In the spark-submit script:

  • --master: the spark master, set it to “yarn”.

  • --deploy-mode: set it to client when running programs on yarn-client mode.

  • --conf spark.pyspark.driver.python: set the activate Python location on Client Node as the driver’s Python environment. You can find the location by running which python.

  • --conf spark.pyspark.python: set the Python location in conda archive as each executor’s Python environment.

5.3.2 Yarn Cluster#

Submit and run the program for yarn-cluster mode following the spark-submit script below:

${SPARK_HOME}/bin/spark-submit \
    --master yarn \
    --deploy-mode cluster \
    --executor-memory 2g \
    --driver-memory 2g \
    --executor-cores 4 \
    --num-executors 2 \
    --archives /path/to/environment.tar.gz#environment \
    --properties-file ${BIGDL_HOME}/conf/spark-bigdl.conf \
    --conf spark.yarn.appMasterEnv.PYSPARK_PYTHON=environment/bin/python \
    --conf spark.executorEnv.PYSPARK_PYTHON=environment/bin/python \
    --py-files ${BIGDL_HOME}/python/bigdl-spark_${SPARK_VERSION}-${BIGDL_VERSION}-python-api.zip,model.py \
    --jars ${BIGDL_HOME}/jars/bigdl-assembly-spark_${SPARK_VERSION}-${BIGDL_VERSION}-jar-with-dependencies.jar \
    train.py --cluster_mode spark-submit --remote_dir hdfs://path/to/remote/data

In the spark-submit script:

  • --master: the spark master, set it to “yarn”.

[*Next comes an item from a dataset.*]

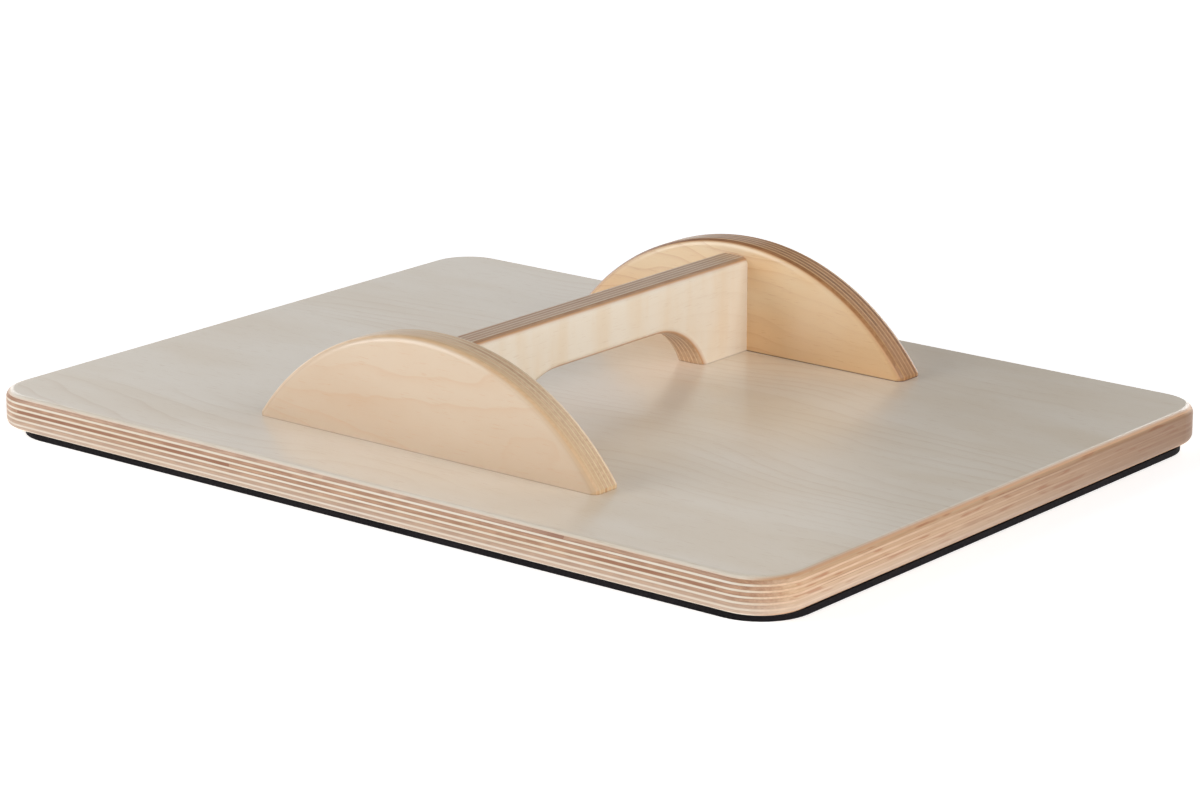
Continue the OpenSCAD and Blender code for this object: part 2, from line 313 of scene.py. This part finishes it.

  • --deploy-mode: set it to cluster when running programs on yarn-cluster mode.

  • --conf spark.yarn.appMasterEnv.PYSPARK_PYTHON: set the Python location in conda archive as the Python environment of the Application Master.

  • --conf spark.executorEnv.PYSPARK_PYTHON: also set the Python location in conda archive as each executor’s Python environment. The Application Master and the executors will all use the archive for the Python environment.